One of my favorite tools in my feeble attempts to communicate biblical truth over 49 years has been and is humor with a chuckle and after thought, a message.
Such is the case with today's zinger gleaned from our church sign and placed for thousands to read as they drive past by one Doris Wright. Those who know will find this more than humorous and on point.
"What goes in one ear and out the mouth is probably gossip."
The humor is in the fact that while everyone condemns gossip, we all fall into the trap of doing it. Alice Roosevelt Longworth once stated, "If you haven't got anything good to say about anyone, come and sit by me." Tabloids have made fortunes spreading gossip and truth with innuendo spun into the mix. Many religious papers are little more than pages of gossip mongering.

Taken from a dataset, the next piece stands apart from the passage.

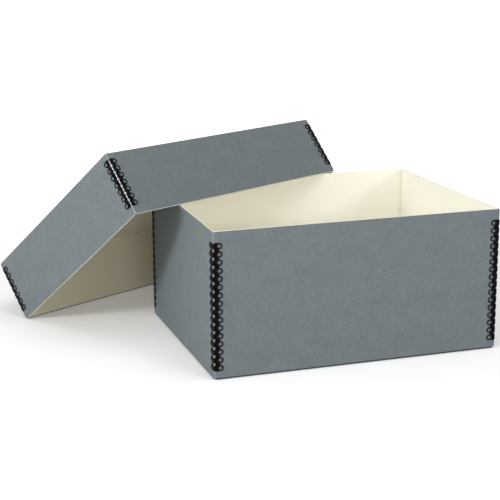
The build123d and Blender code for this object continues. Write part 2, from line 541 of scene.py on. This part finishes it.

Solomon commented on the danger of gossip when he wrote in Ecclesiastes 10:20:
Curse not the king, no not in thy thought; and curse not the rich in thy bedchamber: for a bird of the air shall carry the voice, and that which hath wings shall tell the matter.

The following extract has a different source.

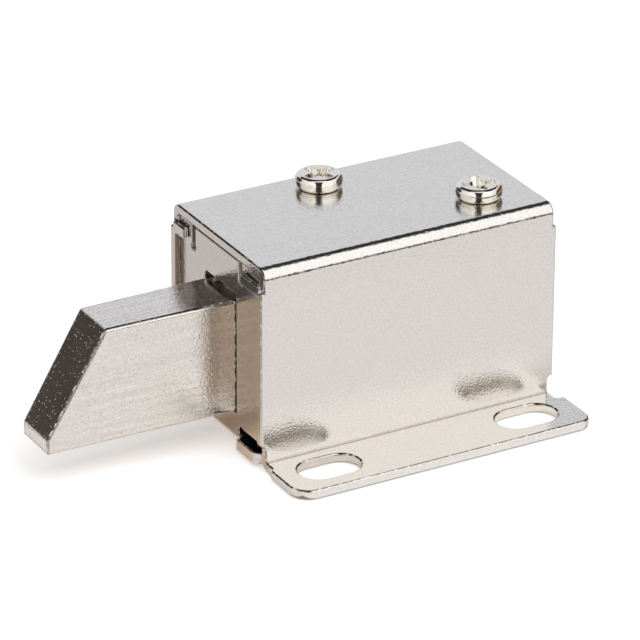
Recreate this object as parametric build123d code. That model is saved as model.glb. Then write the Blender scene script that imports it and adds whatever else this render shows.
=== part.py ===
from build123d import *
import os
from math import atan, degrees, sqrt

# Solenoid lock, millimetres. The bolt points along -X, the mounting flange stands out along -Y.
# The origin is midway between the two mounting slots, on the flange's underside.

# Room inside for the coil, which the case is drawn round
coil_room_radius = 10.05
coil_room_above = 4.1

# Cover: one sheet folded into far wall, top, near wall and flange
cover_sheet = 1.2
cover_bend = 0.15
flange_reach = 8.8
flange_corner = 2.6
flange_rear_corner = 1.8
flange_setback = 0.25
flange_past_rear = 0.5
top_setback = 0.4
setback_depth = 2.9

# Two slots in the flange
slot_spacing = 27.0
slot_length = 8.0
slot_width = 5.0
slot_to_wall = 4.2
front_slot_to_edge = 6.8
rear_slot_to_edge = 6.2

# Relief notches where the wall turns into the flange, and the notch over the base's corners
relief_length = 0.65
relief_reach = 1.95
relief_height = 3.3
relief_corner = 0.6

# Ears of the walls, pressed over the upper corners of the front and rear plates
near_ear_reach = 5.3
far_ear_reach = 3.45
ear_from_top = 2.15
ear_height = 1.5
ear_corner = 0.4

# Base frame: one sheet folded into bottom, front plate and rear plate
base_sheet = 1.5
base_bend = 0.2
base_lift = 0.3
plate_recess = 0.7
base_side_gap = 0.1
base_top_gap = 0.1
lip_width = 4.9
lip_corner = 1.3
window_height = 1.1
window_hole_radius = 0.7
near_slit_from_wall = 6.8
far_slit_from_wall = 5.0
slit_width = 0.9
slit_depth = 2.8
slit_hole_radius = 0.55
tongue_length = 3.4
tongue_bend = 0.5
opening_side_gap = 0.15
opening_low_gap = 0.1
opening_top_gap = 0.9
opening_corner = 0.5

# Latch bolt
bolt_width = 7.4
bolt_tip_width = 6.4
bolt_from_base = 4.6
bolt_reach = 23.8
bolt_top_reach = 16.1
bolt_nose = 1.75
bolt_edge = 0.2
stop_thickness = 3.2
stop_width = 10.4
stop_rise = 1.25
stop_edge = 0.4
stop_gap = 0.05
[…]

From this warning we get the gossip mantra, "A little bird told me."
We are admonished in Job 27:4:
My lips shall not speak wickedness, nor my tongue utter deceit.
Most of us need to repeat this verse 75 times per day.
The staunch James weighs in with his statement, made several times, I use but one in James 3:5:
Even so the tongue is a little member, and boasteth great things. Behold, how great a matter a little fire kindleth!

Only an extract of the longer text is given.